Tuesday, Mar 20, 2018 at 16:57
Don’t trust fusible links, they are made of resistive strands and are designed to fuse, ie burn out, even if they haven’t burned they do sometimes fracture and the resistance increases. (Tug firmly on each one as a physical test. ) That may be limiting current to the ignition.
Maybe test each fusible link with a heavy load, ie, a headlight globe or compressor clipped between the supply and where the FL feeds to. Only do for a short time to either confirm or rule out FL/s as a problem.

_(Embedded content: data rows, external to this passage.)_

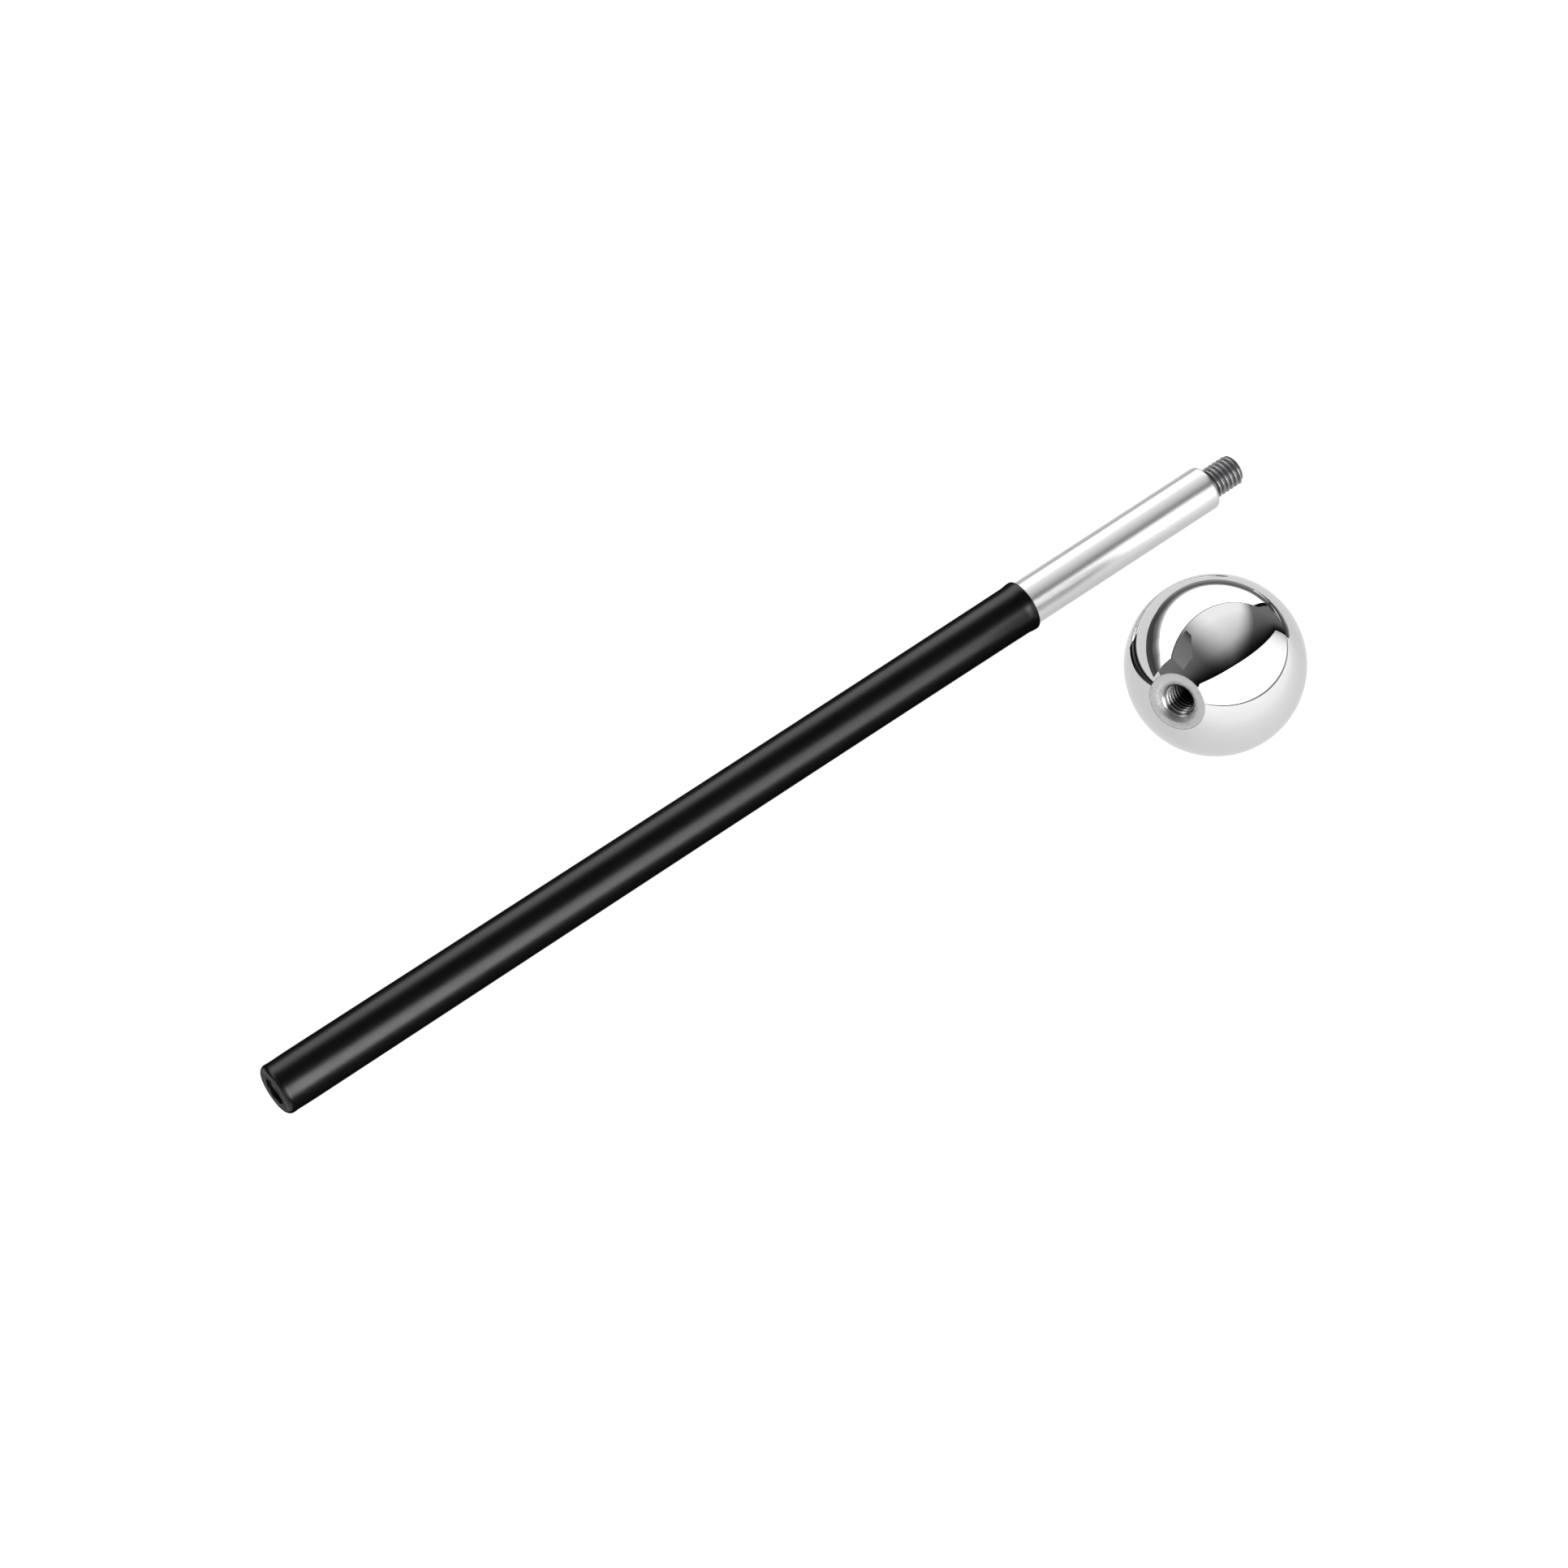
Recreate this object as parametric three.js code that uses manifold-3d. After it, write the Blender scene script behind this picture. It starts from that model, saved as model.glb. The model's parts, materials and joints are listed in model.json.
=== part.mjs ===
// A hand stick that comes apart, lying on a table: a bright round bar with a black sleeve shrunk over most of
// it, a threaded stud in its far end, and a mirror ball with a threaded bush, unscrewed and laid beside the
// stud. Millimetres, +Z up, the table is Z = 0. The stick lies along +X, stud last, and the origin is on the
// table under the middle of the whole arrangement.
import * as THREE from "three";
import { mergeVertices } from "three/addons/utils/BufferGeometryUtils.js";
import Module from "manifold-3d";

const wasm = await Module();
wasm.setup();

// The screw: a coarse metric M8 thread on the stud, in the bush and in the bar's butt.
const THREAD = { pitch: 1.25, crest: 3.98, root: 3.25 };
const TAPPED = { pitch: 1.25, crest: 4.08, root: 3.36 }; // the same thread with clearance, as a tap cuts it
const TAPPED_MOUTH = 4.2; // radius of the countersink where a tapped hole opens
const DRILL_POINT = 0.6; // a drilled hole ends in a cone this many radii deep

// The bar.
const BAR_R = 5.7;
const BAR_START = 0.9; // the sleeve's lip covers the bar's butt
const BAR_END = 278;
const SHOULDER_ROUND = 1.1;
const BUTT_CHAMFER = 0.5;
const BUTT_HOLE_DEPTH = 11;
const STUD_SEAT_R = 3.7;
const STUD_SEAT_DEPTH = 13;
const STUD_SEAT_MOUTH = 0.5; // depth of the seat's own small countersink

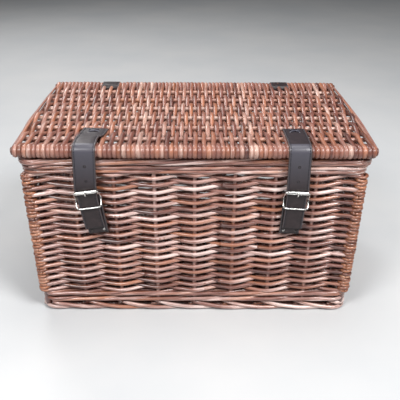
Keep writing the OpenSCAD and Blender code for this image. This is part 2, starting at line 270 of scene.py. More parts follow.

Not sure if your is wired similar to Coronas of same vintage, but I had FL burn through inside, looked fine but passed no current. The one which failed/broke inside, was also the alternator charge line ( silly idea) when it blew, it took out the alt reg, the headlights filaments, the radio fuse, electronic ignition and blew a hole in wiper timer IC. High alt voltage was the cause.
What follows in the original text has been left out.